BEGIN Collected data
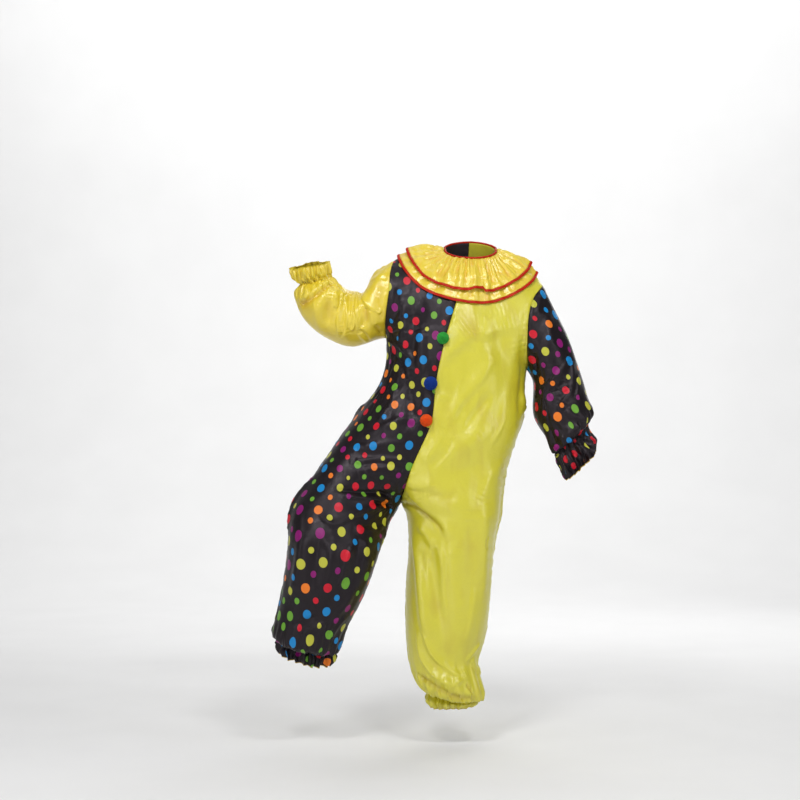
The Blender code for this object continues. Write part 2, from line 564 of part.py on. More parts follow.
def add_mesh(parts, name, points, faces, material, sharp=40):
    """A mesh object from points and faces."""
    mesh = bpy.data.meshes.new(name)
    mesh.from_pydata([tuple(map(float, p)) for p in points], [], [tuple(map(int, f)) for f in faces])
    mesh.validate()
    mesh.shade_smooth()
    mesh.set_sharp_from_angle(angle=math.radians(sharp))
    item = bpy.data.objects.new(name, mesh)
    item.data.materials.append(material)
    parts.objects.link(item)
    return item


def cloth_sheets():
    """The panels and sleeves as open surfaces, folded, with their shared normals."""
    right = [panel_rows(-1, face, RIGHT_SIDE, RIGHT_LEG, RIGHT_SHOULDER, RIGHT_ARMHOLE)
             for face in (-1, 1)]
    left = [panel_rows(1, face, LEFT_SIDE, LEFT_LEG, LEFT_SHOULDER, LEFT_ARMHOLE)
            for face in (-1, 1)]
    sheets = [
        Sheet("front_right", right[0], False, True),
        Sheet("back_right", right[1], False, False),
        Sheet("front_left", left[0], False, False),
        Sheet("back_left", left[1], False, True),
        Sheet("sleeve_right", sleeve_rows(RIGHT_SLEEVE, RIGHT_ARMHOLE, *right), True, False),
        Sheet("sleeve_left", sleeve_rows(LEFT_SLEEVE, LEFT_ARMHOLE, *left), True, True),
    ]
    for sheet, normals in zip(sheets, shared_normals(sheets)):
        lifts = np.array([fold_height(p, n) for p, n in zip(sheet.points, normals)])
        sheet.points = sheet.points + normals * lifts[:, None]
    return sheets, shared_normals(sheets)


def add_cloth(parts, sheets, normals, materials):
    """Give each sheet its wall, inwards from its outer face."""
    for sheet, shared in zip(sheets, normals):
        own = sheet.normals()
        outer, normal = sheet.points.copy(), shared.copy()
        for index, inward in edge_directions(sheet).items():
            outer[index] = outer[index] + inward * SEAM_INSET
            if sheet.meets[index] < CROTCH_PIECES:
                normal[index] = seam_normal(shared[index], own[index], inward)
        points, faces = walled(outer, outer - normal * WALL, sheet.faces, sheet.borders())
        add_mesh(parts, sheet.name, points, faces, materials[sheet.name])


# ---------------------------------------------------------------- collar
def garment_tree(sheets):
    """The garment's outer faces, for what lies on them."""
    points, faces = [], []
    for sheet in sheets:
        start = len(points)
        points += [tuple(map(float, point)) for point in sheet.points]
        faces += [tuple(int(index) + start for index in face) for face in sheet.faces]
    return BVHTree.FromPolygons(points, faces)


def lie(tree, angle):
    """The line from the neckline out over the garment, as distances from the neck's axis and heights."""
    core = Vector(CHEST_CORE)
    start = Vector(neckline(angle)) - core
    flat = Vector((math.sin(angle), -math.cos(angle), 0))
    line = [(start.xy.length, start.z)]
    neck_look = math.degrees(math.atan2(start.z, start.xy.length)) - 3
    for look in np.linspace(FIRST_LOOK, LAST_LOOK, LOOKS):
        if look > neck_look:
            continue
        slant = math.radians(look)
        aim = flat * math.cos(slant) + Vector((0, 0, math.sin(slant)))
        hit = tree.ray_cast(core, aim)[3]
        line.append((hit * math.cos(slant), hit * math.sin(slant)))
    line = np.array(line)
    for _ in range(3):
        line[1:-1] = (line[:-2] + 2 * line[1:-1] + line[2:]) / 4
    return line + (0, core.z)


def on_lie(line, width):
    """The point, outward direction and upright direction at a distance along a lie."""
    along = np.concatenate([[0], np.cumsum(np.linalg.norm(np.diff(line, axis=0), axis=1))])
    at = np.array([np.interp(width, along, line[:, k]) for k in (0, 1)])
    ahead = np.array([np.interp(width + LIE_REACH, along, line[:, k]) for k in (0, 1)])
    behind = np.array([np.interp(max(width - LIE_REACH, 0), along, line[:, k]) for k in (0, 1)])
    out = (ahead - behind) / np.linalg.norm(ahead - behind)
    return at, out, np.array((-out[1], out[0]))


def around_neck(angle, spot):
    """A point of the garment from its distance from the neck's axis and its height."""
    return NECK_X + spot[0] * math.sin(angle), -spot[0] * math.cos(angle), spot[1]


def tier_rows(lies, tier):
    """A tier's rows of points, gathered at the neck and waved towards the edge."""
    rows = []
    for j in range(TIER_ROWS + 1):
        share = j / TIER_ROWS
        row = []
        for i, (angle, line) in enumerate(lies):
            at, _, up = on_lie(line, TIER_INNER + share * tier.width)
            uneven = 0.8 + 0.2 * math.sin(1.7 * i)
            gather = tier.fine * (1 if i % 2 else -1) * math.sin(math.pi * (1 - share) * 0.75)
            wave = tier.broad * math.sin(math.pi / 2 * i) * share ** 0.8 * uneven
            lift = tier.neck_lift + (tier.edge_lift - tier.neck_lift) * share ** 0.5
            row.append(around_neck(angle, at + up * (lift + gather + wave)))
        rows.append(np.array(row))
    return rows


def add_tier(parts, lies, tier, cloth, red):
    """One gathered tier and the binding along its edge."""
    rows = tier_rows(lies, tier)
    sheet = Sheet(tier.name, rows, True, False)
    normals = sheet.normals()
    normals /= np.linalg.norm(normals, axis=1, keepdims=True)
    points, faces = walled(sheet.points, sheet.points - normals * TIER_WALL, sheet.faces,
                           sheet.borders())
    add_mesh(parts, tier.name, points, faces, cloth)
    ups = normals[-len(lies):]
    outs = rows[-1] - rows[-2]
    outs -= ups * (outs * ups).sum(axis=1, keepdims=True)
    outs /= np.linalg.norm(outs, axis=1, keepdims=True)
    middle = rows[-1] - ups * TIER_WALL / 2 + outs * SEAM_GAP
    corners = []
    for along, rise in ((0, 1), (BINDING_WIDE, 1), (BINDING_WIDE, -1), (0, -1)):
        corners.append(middle + outs * along + ups * rise * BINDING_THICK / 2)
    count = len(middle)
    faces = []
    for side in range(4):
        here, there = side * count, (side + 1) % 4 * count
        for i in range(count):
            k = (i + 1) % count
            faces.append((here + i, there + i, there + k, here + k))
    add_mesh(parts, tier.binding, np.vstack(corners), faces, red)


def add_neck_binding(parts, lies, red):
    """The round binding over the tiers' gathered inner edges."""
    curve = bpy.data.curves.new("neck_binding", "CURVE")
    curve.dimensions = "3D"
    curve.bevel_depth = NECK_BINDING_RADIUS
    curve.bevel_resolution = 1
    spline = curve.splines.new("POLY")
    posts = lies[::2]
    spline.points.add(len(posts) - 1)
    spline.use_cyclic_u = True
    for point, (angle, line) in zip(spline.points, posts):
        at, out, up = on_lie(line, TIER_INNER)
        spot = at - out * (NECK_BINDING_RADIUS + SEAM_GAP) + up * NECK_BINDING_LIFT
        point.co = (*around_neck(angle, spot), 1)
    item = bpy.data.objects.new("neck_binding", curve)
    item.data.materials.append(red)
    parts.objects.link(item)


# ---------------------------------------------------------------- pompoms
def add_pompom(parts, tree, pompom):
    """A ball of tapered locks that stand on one core, resting on the panel."""
    hit, normal = tree.ray_cast(Vector((pompom.x, -1, pompom.z)), Vector((0, 1, 0)))[:2]
    middle = hit + normal * (pompom.radius + POMPOM_CLEAR)
    form = bmesh.new()
    bmesh.ops.create_icosphere(form, subdivisions=2, radius=pompom.radius * LOCK_ROOT)
    roots = list(form.faces)
    for root in roots:
        bmesh.ops.inset_individual(form, faces=[root], thickness=pompom.radius * LOCK_SPACE / 4)
    for root in roots:
        tip = bmesh.ops.poke(form, faces=[root])["verts"][0]
        tip.co = tip.co.normalized() * pompom.radius
    bmesh.ops.translate(form, verts=form.verts, vec=middle)
    mesh = bpy.data.meshes.new(pompom.name)
    form.to_mesh(mesh)
    form.free()
    item = bpy.data.objects.new(pompom.name, mesh)
    item.data.materials.append(satin(pompom.name + "_plush", pompom.color, 0.9))
    parts.objects.link(item)


def main():
    parts = empty_scene()
    dotted = satin("dotted_black_satin", DOTTED_BLACK)
    yellow = satin("yellow_satin", YELLOW)
    golden = satin("golden_satin", SLEEVE_YELLOW)
    collar = satin("collar_satin", COLLAR_YELLOW)
    red = satin("red_binding", BINDING_RED, 0.5)
    materials = {"front_right": dotted, "back_right": dotted, "sleeve_left": dotted,
                 "front_left": yellow, "back_left": yellow, "sleeve_right": golden}
    sheets, normals = cloth_sheets()
    add_cloth(parts, sheets, normals, materials)
    tree = garment_tree(sheets)
    angles = [2 * math.pi * i / COLLAR_COLUMNS for i in range(COLLAR_COLUMNS)]
    lies = [(angle, lie(tree, angle)) for angle in angles]
    for tier in TIERS:
        add_tier(parts, lies, tier, collar, red)
    add_neck_binding(parts, lies, red)
    for pompom in POMPOMS:
        add_pompom(parts, tree, pompom)


main()
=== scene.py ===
"""Clown jumpsuit: satin sheets sewn over the frame's walls, a ruffled collar, bindings and pompoms.

Each cloth sheet starts from the outer face of its wall, is smoothed through that face's points,
creased, puckered at its seams and gathered at its elastic, and gets its own thin thickness.
Metres, +Z up, the front faces -Y.  "right" and "left" are the wearer's.
"""
import heapq
import math
from collections import namedtuple

import bmesh
import bpy
import numpy as np
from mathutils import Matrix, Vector, noise
from mathutils.bvhtree import BVHTree
from mathutils.kdtree import KDTree


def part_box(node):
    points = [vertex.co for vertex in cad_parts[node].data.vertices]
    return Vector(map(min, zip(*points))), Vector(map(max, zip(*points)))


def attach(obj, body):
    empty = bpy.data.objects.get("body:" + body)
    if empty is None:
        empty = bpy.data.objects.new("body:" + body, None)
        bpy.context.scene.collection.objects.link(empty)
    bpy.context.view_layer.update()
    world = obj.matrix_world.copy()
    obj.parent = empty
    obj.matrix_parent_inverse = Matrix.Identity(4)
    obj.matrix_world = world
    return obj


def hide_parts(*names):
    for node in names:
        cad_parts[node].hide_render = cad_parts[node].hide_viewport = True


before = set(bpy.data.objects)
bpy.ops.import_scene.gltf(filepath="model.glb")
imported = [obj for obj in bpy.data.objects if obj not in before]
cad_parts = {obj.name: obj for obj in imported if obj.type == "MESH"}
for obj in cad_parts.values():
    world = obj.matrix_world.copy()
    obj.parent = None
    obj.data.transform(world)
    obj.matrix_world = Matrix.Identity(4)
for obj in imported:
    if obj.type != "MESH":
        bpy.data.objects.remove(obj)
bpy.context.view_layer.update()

bl_info = {
    "name": "Clown Jumpsuit",
    "version": (1, 0, 0),
    "blender": (4, 5, 0),
    "location": "3D View > Sidebar > Jumpsuit",
    "description": "Sews, gathers, binds and lights a two-tone satin clown jumpsuit",
    "category": "Object",
}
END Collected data
Give again only the lines from the one bearing "tree = garment_tree(sheets)" through the one bearing "obj.matrix_parent_inverse = Matrix.Identity(4)", exactly as they stand.

Result
    tree = garment_tree(sheets)
    angles = [2 * math.pi * i / COLLAR_COLUMNS for i in range(COLLAR_COLUMNS)]
    lies = [(angle, lie(tree, angle)) for angle in angles]
    for tier in TIERS:
        add_tier(parts, lies, tier, collar, red)
    add_neck_binding(parts, lies, red)
    for pompom in POMPOMS:
        add_pompom(parts, tree, pompom)


main()
=== scene.py ===
"""Clown jumpsuit: satin sheets sewn over the frame's walls, a ruffled collar, bindings and pompoms.

Each cloth sheet starts from the outer face of its wall, is smoothed through that face's points,
creased, puckered at its seams and gathered at its elastic, and gets its own thin thickness.
Metres, +Z up, the front faces -Y.  "right" and "left" are the wearer's.
"""
import heapq
import math
from collections import namedtuple

import bmesh
import bpy
import numpy as np
from mathutils import Matrix, Vector, noise
from mathutils.bvhtree import BVHTree
from mathutils.kdtree import KDTree


def part_box(node):
    points = [vertex.co for vertex in cad_parts[node].data.vertices]
    return Vector(map(min, zip(*points))), Vector(map(max, zip(*points)))


def attach(obj, body):
    empty = bpy.data.objects.get("body:" + body)
    if empty is None:
        empty = bpy.data.objects.new("body:" + body, None)
        bpy.context.scene.collection.objects.link(empty)
    bpy.context.view_layer.update()
    world = obj.matrix_world.copy()
    obj.parent = empty
    obj.matrix_parent_inverse = Matrix.Identity(4)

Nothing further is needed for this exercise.